トモアキさん(仮名、50代)は今年3月、東京都の非正規公務員であるスクールカウンセラー(SC)を雇い止めにされた。勤続およそ10年。合わせて3校を担当しており、年収は約650万円だったという。それだけの収入を一気に失ったのだ。4月以降は一転、家賃の支払いにも事欠く暮らしを強いられている。
同じ時期、トモアキさんを含む250人のSCが一斉に“解雇”された。今年10月には、このうちの10人が東京都に対し、地位確認などを求めて東京地裁に提訴。SCの大半が女性という中で、トモアキさんは原告に名前を連ねる唯一の男性である。
わずか5分ほどで終わった面接
経済的な困窮に加え、トモアキさんが今も納得できないのは、雇い止めに先駆けて行われた面接試験だという。
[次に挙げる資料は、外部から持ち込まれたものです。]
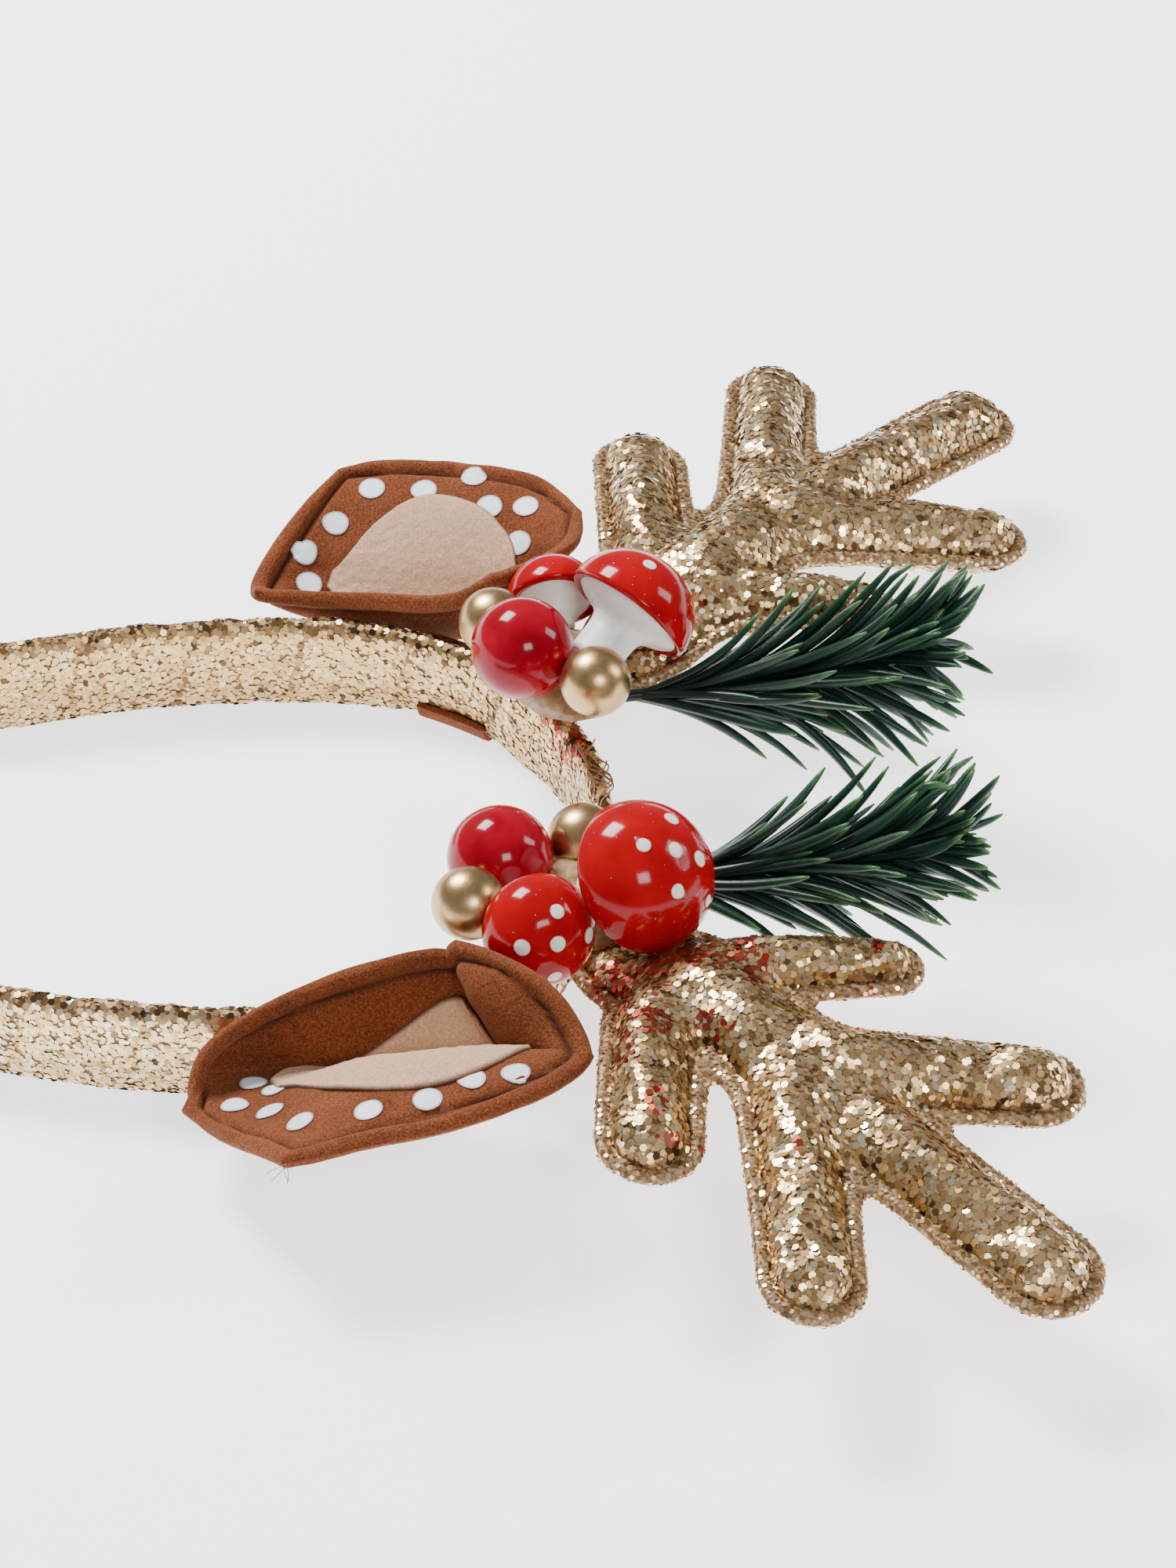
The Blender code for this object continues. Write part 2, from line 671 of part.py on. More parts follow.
def needle(index, side):
    """One curved needle that leaves the stem steeply and bends forward."""
    share = 0.16 + 0.80 * index / (SPRIG_NEEDLES - 1)
    turn = GOLDEN_ANGLE * index
    outward = Vector((0.0, math.cos(turn), math.sin(turn)))
    sideways = Vector((0.0, -math.sin(turn), math.cos(turn)))
    shorter = 1.0 - 0.45 * smooth_step((share - 0.55) / 0.45)
    spread = NEEDLE_SPREAD * shorter * (0.86 + 0.14 * math.cos(5.0 * index))
    forward = NEEDLE_FORWARD * (1.0 - 0.50 * smooth_step((share - 0.45) / 0.55))
    start = sprig_line(share)
    rings = []
    for i in range(NEEDLE_STEPS + 1):
        t = i / NEEDLE_STEPS
        place = start + outward * spread * (1.45 * t - 0.45 * t**2)
        place.x += forward * (0.45 * t + 0.55 * t**2)
        radius = NEEDLE_RADIUS * (1.0 - 0.72 * t**2)
        ring = []
        for j in range(3):
            spin = 2.0 * math.pi * j / 3
            across = outward * math.cos(spin) * 0.75 + sideways * math.sin(spin)
            corner = place + across * radius
            corner.x -= 0.5 * radius * math.cos(spin)
            ring.append(Vector((corner.x, side * corner.y, corner.z)))
        rings.append(ring)
    return sweep(rings)


def make_sprig(side_name, finish, root):
    """The stem with all its needles joined to it."""
    side = SIDES[side_name]
    needles = bpy.data.collections.new(f"needles_{side_name}")
    bpy.context.scene.collection.children.link(needles)
    for index in range(SPRIG_NEEDLES):
        piece = add_piece(f"needle_{side_name}_{index}", needle(index, side), finish, root)
        move_to(piece, needles)
    stem = add_piece(f"sprig_{side_name}", sprig_stem(side), finish, root, 50.0)
    joined = stem.modifiers.new("Needles", "BOOLEAN")
    joined.operation = "UNION"
    joined.operand_type = "COLLECTION"
    joined.collection = needles
    joined.solver = "EXACT"


def centre_on_origin(root):
    """Move the whole headband so that the middle of its box stands over the origin."""
    bpy.context.view_layer.update()
    graph = bpy.context.evaluated_depsgraph_get()
    corners = []
    for piece in bpy.context.scene.collection.all_objects:
        if piece.type != "MESH" or piece.hide_render:
            continue
        shape = piece.evaluated_get(graph)
        points = [shape.matrix_world @ vert.co for vert in shape.data.vertices]
        corners.append(np.min(points, axis=0))
        corners.append(np.max(points, axis=0))
    low, high = np.min(corners, axis=0), np.max(corners, axis=0)
    middle = 0.5 * (low + high)
    root.location = (-middle[0], -middle[1], -low[2])


def main():
    """Build the headband."""
    clear_scene()
    finishes = {
        "glitter": make_material("glitter_gold", (0.55, 0.40, 0.22), 0.35, 0.8),
        "suede": make_material("suede_brown", (0.33, 0.10, 0.03), 0.9),
        "fleece": make_material("fleece_beige", (0.60, 0.40, 0.25), 0.95),
        "berry": make_material("berry_red", (0.50, 0.002, 0.02), 0.12),
        "gold": make_material("satin_gold", (0.62, 0.45, 0.24), 0.32, 1.0),
        "cap": make_material("toadstool_red", (0.65, 0.004, 0.006), 0.12),
        "stem": make_material("toadstool_white", (0.85, 0.82, 0.80), 0.35),
        "pine": make_material("pine_green", (0.006, 0.045, 0.022), 0.3),
        "glue": make_material("clear_glue", (0.55, 0.42, 0.30), 0.3),
    }
    root = bpy.data.objects.new("headband", None)
    bpy.context.scene.collection.objects.link(root)
    make_band(finishes["glitter"], root)
    for side_name, side in SIDES.items():
        make_antler(f"antler_{side_name}", side, finishes["glitter"], root)
        make_ear(side_name, finishes, root)
        make_tab(f"ear_tab_{side_name}", side, finishes["suede"], root)
        make_ornaments(side_name, finishes, root)
        make_sprig(side_name, finishes["pine"], root)
    centre_on_origin(root)


main()
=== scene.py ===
"""Looks of the reindeer antler headband: glitter cloth, suede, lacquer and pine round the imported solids."""

import math

import bmesh
import bpy
import numpy as np
from mathutils import Matrix, Vector, noise
from mathutils.bvhtree import BVHTree


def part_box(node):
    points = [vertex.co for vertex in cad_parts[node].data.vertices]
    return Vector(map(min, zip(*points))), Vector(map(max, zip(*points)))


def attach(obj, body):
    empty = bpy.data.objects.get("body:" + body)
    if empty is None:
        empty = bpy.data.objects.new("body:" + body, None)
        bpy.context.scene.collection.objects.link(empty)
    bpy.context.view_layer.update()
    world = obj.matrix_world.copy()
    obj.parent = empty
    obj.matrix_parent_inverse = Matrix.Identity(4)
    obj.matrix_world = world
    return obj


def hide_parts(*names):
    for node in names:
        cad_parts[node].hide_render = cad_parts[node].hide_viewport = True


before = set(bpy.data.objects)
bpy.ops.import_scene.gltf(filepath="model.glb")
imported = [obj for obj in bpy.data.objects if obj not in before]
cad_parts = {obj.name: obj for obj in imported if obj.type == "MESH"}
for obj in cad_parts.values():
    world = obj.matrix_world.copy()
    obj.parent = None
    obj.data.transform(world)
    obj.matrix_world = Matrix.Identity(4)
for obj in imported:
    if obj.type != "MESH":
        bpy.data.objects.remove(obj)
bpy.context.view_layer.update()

MM = 0.001
SIDES = {"left": -1.0, "right": 1.0}

# Sizes shared with the solids
BAND_WIDTH = 0.020
BAND_THICKNESS = 0.005
HALF_SPAN = 0.058
CROWN_RISE = 0.0607
LEG_LENGTH = 0.070
LEG_CLOSE_IN = 0.0118
END_ROUND = 0.009
TAB_ANGLES = (50.0, 66.0)
TAB_THICKNESS = 0.0011
GAP = 0.0003
REACH = 0.096
SPREAD = 0.108
TINE_HALF_WIDTH = 0.0100
MID_HEIGHT = 0.0335
ROOT_ANGLE = 34.0
ROOT_THICKNESS = 0.0036
STEM_LENGTHS = {"small": 0.0068, "big": 0.0125}

# The crown's outer face stands 5.2 mm past the photograph's own zero
CROWN_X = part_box("band")[1].x
HOOP_X = CROWN_X - CROWN_RISE - 0.5 * BAND_THICKNESS
PHOTO_X = CROWN_X - 0.0052


def smooth_step(value):
    """0 below 0, 1 above 1 and a soft curve between, for numbers and arrays."""
    value = np.clip(value, 0.0, 1.0)
    return value * value * (3.0 - 2.0 * value)


def spline(values, place):
    """Catmull-Rom curve through the values, place from 0 to 1."""
    values = np.asarray(values, float)
    last = len(values) - 1
    scaled = min(max(place, 0.0), 1.0) * last
    start = min(int(scaled), last - 1)
    t = scaled - start
    before, first = values[max(start - 1, 0)], values[start]
    second, after = values[start + 1], values[min(start + 2, last)]
    return 0.5 * (
        2.0 * first
        + (second - before) * t
        + (2.0 * before - 5.0 * first + 4.0 * second - after) * t**2
        + (3.0 * first - before - 3.0 * second + after) * t**3
    )


def rounded(depth, radius):
    """Height share of an edge rounded over a radius, from the depths inside it."""
    return np.sqrt(1.0 - (1.0 - np.clip(depth / radius, 0.0, 1.0)) ** 2)


def line(depth, middle, width):
    """1 on a line at a depth inside the edge, fading over a width on both sides."""
    return np.exp(-(((depth - middle) / width) ** 2))


def stored(items, what, kind=float):
    """Three numbers that a mesh stores per item, as one row each."""
    values = np.empty(3 * len(items), kind)
    items.foreach_get(what, values)
    return values.reshape(-1, 3)


# Finishes


class Finish:
    """A material with short calls for the nodes that its colour and relief come from."""

    def __init__(self, name, colour, roughness, **sockets):
        self.material = bpy.data.materials.new(name)
        self.material.use_nodes = True
        self.nodes = self.material.node_tree.nodes
        self.links = self.material.node_tree.links
        self.shader = self.nodes["Principled BSDF"]
        self.shader.inputs["Base Color"].default_value = (*colour, 1.0)
        self.shader.inputs["Roughness"].default_value = roughness
        for socket, value in sockets.items():
            self.shader.inputs[socket.replace("_", " ")].default_value = value
        self.place = self.nodes.new("ShaderNodeTexCoord").outputs["Object"]

    def grain(self, scale, detail=3.0, roughness=0.55, stretch=None):
        """Noise on the object's own coordinates, scale in waves per metre."""
        node = self.nodes.new("ShaderNodeTexNoise")
        node.inputs["Scale"].default_value = scale
        node.inputs["Detail"].default_value = detail
        node.inputs["Roughness"].default_value = roughness
        source = self.place
        if stretch:
            mapping = self.nodes.new("ShaderNodeMapping")
            mapping.inputs["Scale"].default_value = stretch
            self.links.new(self.place, mapping.inputs["Vector"])
            source = mapping.outputs["Vector"]
        self.links.new(source, node.inputs["Vector"])
        return node.outputs["Fac"]

    def attribute(self, name):
        """A number that the mesh carries."""
        node = self.nodes.new("ShaderNodeAttribute")
        node.attribute_name = name
        return node.outputs["Fac"]

    def ramp(self, source, *stops):
        """Colours along a source, as pairs of place and colour."""
        node = self.nodes.new("ShaderNodeValToRGB")
        elements = node.color_ramp.elements
        while len(elements) < len(stops):
            elements.new(0.5)
        for element, (place, colour) in zip(elements, stops):
            element.position = place
            element.color = (*colour, 1.0)
        self.links.new(source, node.inputs["Fac"])
        return node.outputs["Color"]

    def blend(self, share, first, second, way="MIX"):
        """Two colours mixed by a share that varies over the surface."""
        node = self.nodes.new("ShaderNodeMix")
        node.data_type = "RGBA"
        node.blend_type = way
        if isinstance(share, float):
            node.inputs["Factor"].default_value = share
        else:
            self.links.new(share, node.inputs["Factor"])
        self.links.new(first, node.inputs["A"])
        if isinstance(second, tuple):
            node.inputs["B"].default_value = (*second, 1.0)
        else:
            self.links.new(second, node.inputs["B"])
        return node.outputs["Result"]

    def colour(self, source):
        """Give the shader its colour."""
        self.links.new(source, self.shader.inputs["Base Color"])

    def rough(self, source, low, high):
        """Roughness between two values along a source."""
        node = self.nodes.new("ShaderNodeMapRange")
        node.inputs["To Min"].default_value = low
        node.inputs["To Max"].default_value = high
        self.links.new(source, node.inputs["Value"])
        self.links.new(node.outputs["Result"], self.shader.inputs["Roughness"])

    def relief(self, *layers):
        """Bumps laid over each other, as triples of source, height in metres and strength."""
        last = None
        for source, height, strength in layers:
            node = self.nodes.new("ShaderNodeBump")
            node.inputs["Distance"].default_value = height
            node.inputs["Strength"].default_value = strength
            self.links.new(source, node.inputs["Height"])
            if last:
                self.links.new(last, node.inputs["Normal"])
            last = node.outputs["Normal"]
        self.links.new(last, self.shader.inputs["Normal"])


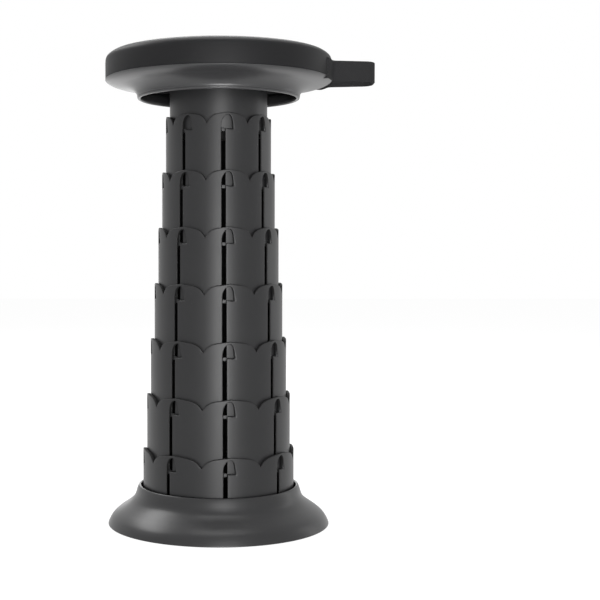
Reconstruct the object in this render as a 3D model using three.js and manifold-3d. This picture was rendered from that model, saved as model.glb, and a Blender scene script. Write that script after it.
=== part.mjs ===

「何を答えても否定ありきのパワハラ面接でした」。
トモアキさんの話を基に一部を再現してみよう。
面接官:SCの仕事でうれしかったことを上げてください。
トモアキさん:授業の観察をしていたときに落ち着きのない子どもがいたので声がけをしたところ、それがきっかけとなり集中できるようになり、後日、その子どもから「ありがとうございました」と言われたことです。
面接官:先生でもないのに授業中に声をかけたんですか! 先生でもないのに?
トモアキさん:管理職からもどんどん声をかけてほしいと言われていましたので……。